┌─ Supplied data

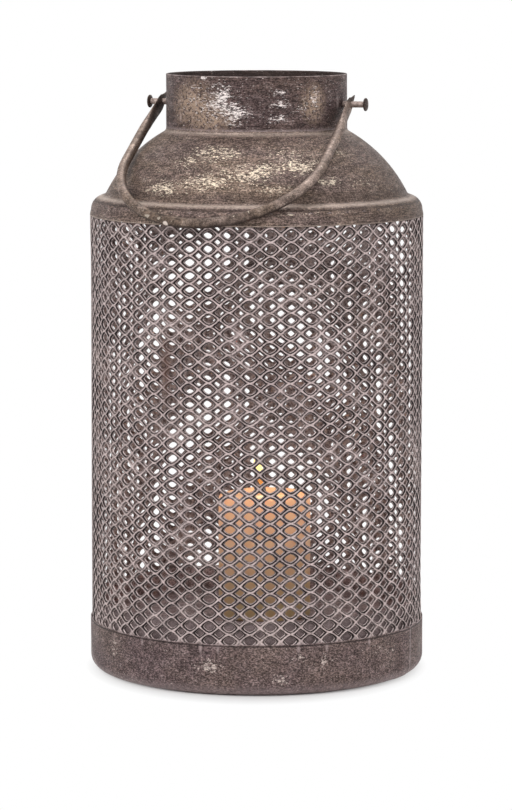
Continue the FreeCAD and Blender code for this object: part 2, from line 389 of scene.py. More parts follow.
# Each patch of worn-through finish: its turn from the front, its distance from the axis, its height
# and how far it reaches each way, in millimetres, and how thick it is
band_patches = [
    (-57, 137.8, 27, (6, 6, 13), 0.75),
    (-16, 137.8, 24, (18, 10, 9), 0.6),
    (8, 137.5, 14, (12, 10, 7), 0.6),
    (23, 137.8, 28, (4, 10, 9), 0.7),
    (14, 137.8, 31, (6, 10, 6), 0.75),
    (-21, 128.5, 0.8, (9, 8, 2.2), 1.4),
    (-14, 128.5, 0.8, (6, 8, 1.8), 1.4),
    (-50, 136.5, 6, (20, 20, 4), 0.45),
    (48, 137.8, 30, (20, 20, 8), 0.35),
]
band_drips = [(turn, 137.8, 39.2, (1.8, 1.8, 6), 0.75) for turn in (-19, -13, 14, 24, -42, 41)]

# Each line on the band: its place, the half widths where it ends and where it is full, its strength
# The lap's line is a painted highlight along the lap's edge; the lap's shade and the edge's shade are
# painted shadow lines beside the lap and just under the band's top edge.
lap_highlight_line = (0, 0.0013, 0.0007)
lap_shade = (0.0022, 0.0013, 0.0007, 0.8)
edge_shade = (band_height - 0.0013, 0.0009, 0.0004, 0.75)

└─

**To be done:**
Each line of the material above needs to be quoted exactly, please.

**Output for this task:**
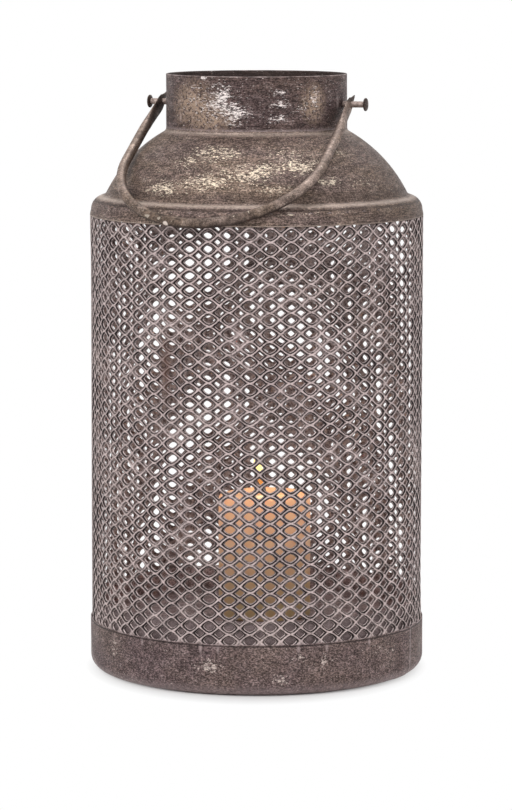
Continue the FreeCAD and Blender code for this object: part 2, from line 389 of scene.py. More parts follow.
# Each patch of worn-through finish: its turn from the front, its distance from the axis, its height
# and how far it reaches each way, in millimetres, and how thick it is
band_patches = [
    (-57, 137.8, 27, (6, 6, 13), 0.75),
    (-16, 137.8, 24, (18, 10, 9), 0.6),
    (8, 137.5, 14, (12, 10, 7), 0.6),
    (23, 137.8, 28, (4, 10, 9), 0.7),
    (14, 137.8, 31, (6, 10, 6), 0.75),
    (-21, 128.5, 0.8, (9, 8, 2.2), 1.4),
    (-14, 128.5, 0.8, (6, 8, 1.8), 1.4),
    (-50, 136.5, 6, (20, 20, 4), 0.45),
    (48, 137.8, 30, (20, 20, 8), 0.35),
]
band_drips = [(turn, 137.8, 39.2, (1.8, 1.8, 6), 0.75) for turn in (-19, -13, 14, 24, -42, 41)]

# Each line on the band: its place, the half widths where it ends and where it is full, its strength
# The lap's line is a painted highlight along the lap's edge; the lap's shade and the edge's shade are
# painted shadow lines beside the lap and just under the band's top edge.
lap_highlight_line = (0, 0.0013, 0.0007)
lap_shade = (0.0022, 0.0013, 0.0007, 0.8)
edge_shade = (band_height - 0.0013, 0.0009, 0.0004, 0.75)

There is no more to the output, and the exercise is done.